_Exercise brief_.
Stop after the line with "wool side up.": repeat exactly every line before it, beginning with the first, and that line itself.

_Source material_.
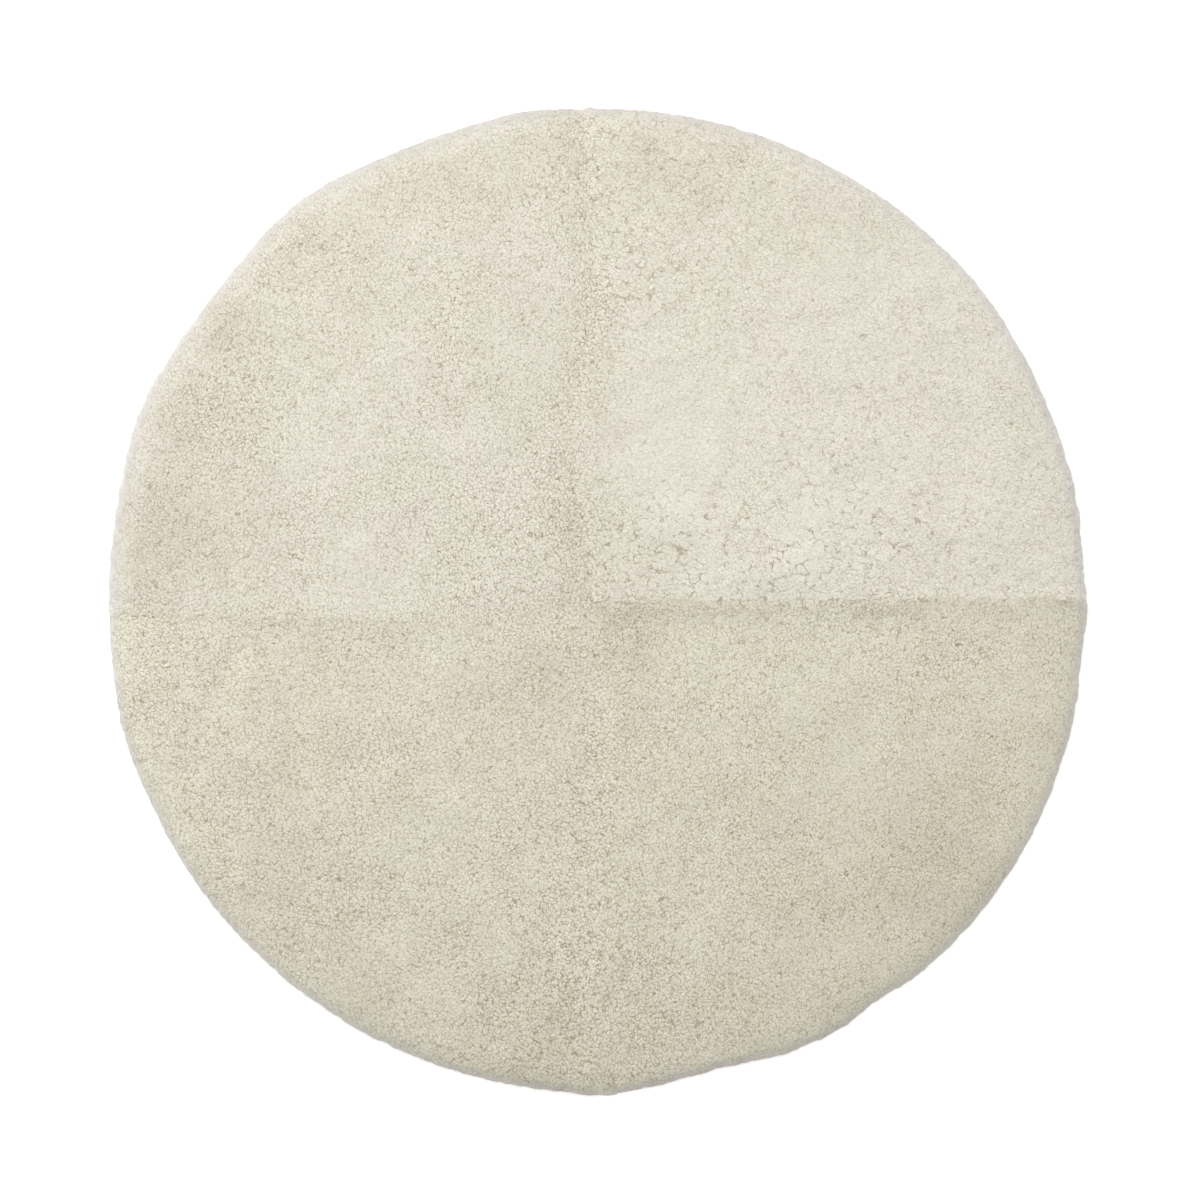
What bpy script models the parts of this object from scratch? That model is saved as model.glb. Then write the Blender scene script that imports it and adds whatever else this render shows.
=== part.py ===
"""A round floor rug of four short curly sheepskins, sewn edge to edge, wool side up.

Each skin is one closed solid, hide and wool together: a slab with a flat underside, a lumpy wool top with
troughs along its seams and creases, and short locks that roll over its rim. Two seams cross near the
middle and part the rug into four skins, which stay a thin gap apart.

Metres, +Z up, +X to the right and +Y to the back. The rug lies on Z = 0, with its middle over the origin.
"""

import math
from collections import namedtuple

import bmesh
import bpy
import numpy as np
from mathutils import Vector, noise

# Driving dimensions
RUG_RADIUS = 0.600
CROSSING = (-0.009, -0.002)  # where the seams cross, from the middle of the outline
PIECE_GAP = 0.0003  # between neighbouring skins

# Wool
CROSSING_HEIGHT = 0.0165  # of the wool where the seams cross
SHOULDER_INSET = 0.030  # the level wool ends this far inside the outline
SHOULDER_DROP = 0.05  # share of its height that the wool has lost there
SHOULDER_SOFTNESS = 0.020
LOCK_DEPTH = 0.0036  # of the notches between the locks at the rim
LOCK_BELLY = 0.0012  # how far a lock stands out past the outline
LOCK_UNEVENNESS = 0.7  # how far a notch is shifted from an even row, as a share of a lock
LOCK_VARIETY = 0.31  # how soon along the rim the locks change
CREASE_TIP = 0.3  # share of its depth that a crease has at its two ends

# Mesh density of one skin
GRID = 33  # squares along each seam
BANK = 0.012  # width of the narrow squares beside the seams, as a share of a seam's length
LOCK_POINTS = 4  # points along the rim for each lock
CREASE_STEPS = 25  # points along a crease, to find how near it passes
OUTLINE_ROUNDS = 4  # of closing in on the outline from the crossing
SHARP_ANGLE = 55  # degrees: flatter edges are shaded smooth

# Soft swells and lumps, from large to small
Lumps = namedtuple("Lumps", "size height")
LUMP_LAYERS = (
    Lumps(0.230, 0.0045),
    Lumps(0.055, 0.0036),
    Lumps(0.026, 0.0018),
)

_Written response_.
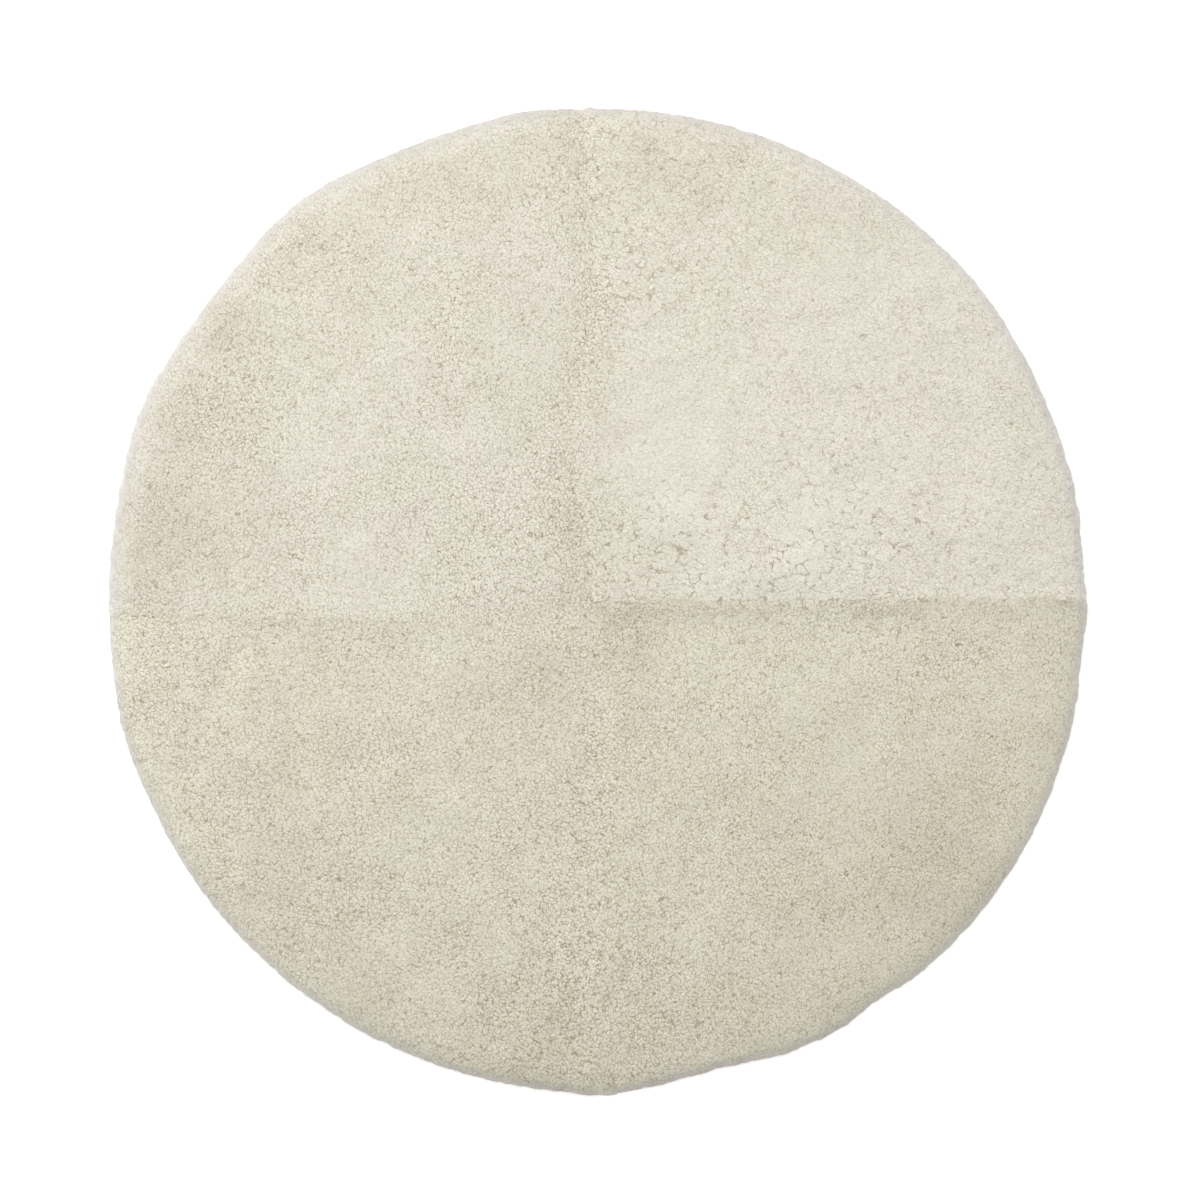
What bpy script models the parts of this object from scratch? That model is saved as model.glb. Then write the Blender scene script that imports it and adds whatever else this render shows.
=== part.py ===
"""A round floor rug of four short curly sheepskins, sewn edge to edge, wool side up.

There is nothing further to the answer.